His vivid shades of green, purple and red also recall the early work of another key member of the movement, František Kupka, for example his monumental Planes by Colours, Large Nude. In this work, again, the artist renders the central figure with an innovative modelling technique based not on line or shade, but colour. Like Kupka, Baranov-Rossiné sections these bodies into fantastic tonal planes to emphasise the fluidity and plasticity of the dancers. Comparisons with Henri Matisse's The Dance (1909-10), then in the collection of Sergei Shchukin in Moscow, and Marcel Duchamp's Nude Descending a Staircase (1913) are as inevitable as they are legitimate, and underscore the magnitude of Baranov-Rossiné's contribution to the advancement of aesthetic modernism.

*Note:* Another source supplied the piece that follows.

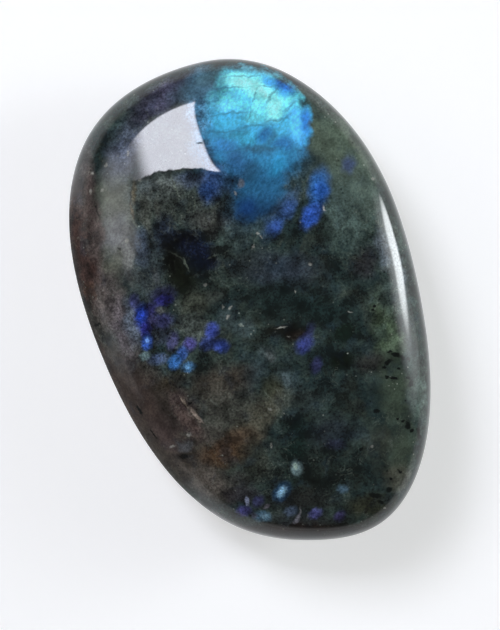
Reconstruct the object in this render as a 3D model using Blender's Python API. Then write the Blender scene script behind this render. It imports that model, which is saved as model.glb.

In 1911, Baranov-Rossiné left the Odessa School of Arts to live in Paris as part of a wave of Russian artists already well acquainted with French avant-garde movements. Figures such as Shchukin and the art-publisher Nikolai Ryabushinsky reinforced the strong, if complex relationship between French and Russian art in the early twentieth century. The early style of this émigré Académie Russe can be described as Neo-Impressionism with elements of Fauvism.
By the following year he had settled at the legendary artist's colony La Ruche alongside Aleksandr Arkhipenko, Mark Chagall and Chaim Soutine and established himself as one of the most radically innovative artists in Paris. In the early 1910s, Kandinsky described his new acquaintance, Rossiné, as 'a marvel', and he was a regular participant in the famous soirées held by Baroness d'Ettingen and Serge Férat. In view of the artistic ferment in the French capital, it is unsurprising perhaps that Baranov-Rossiné's adoption of Cubic Orphism was a transitory phase in his work – which makes his experimentation with light, rhythm and colour in this kaleidoscopic painting all the more rare.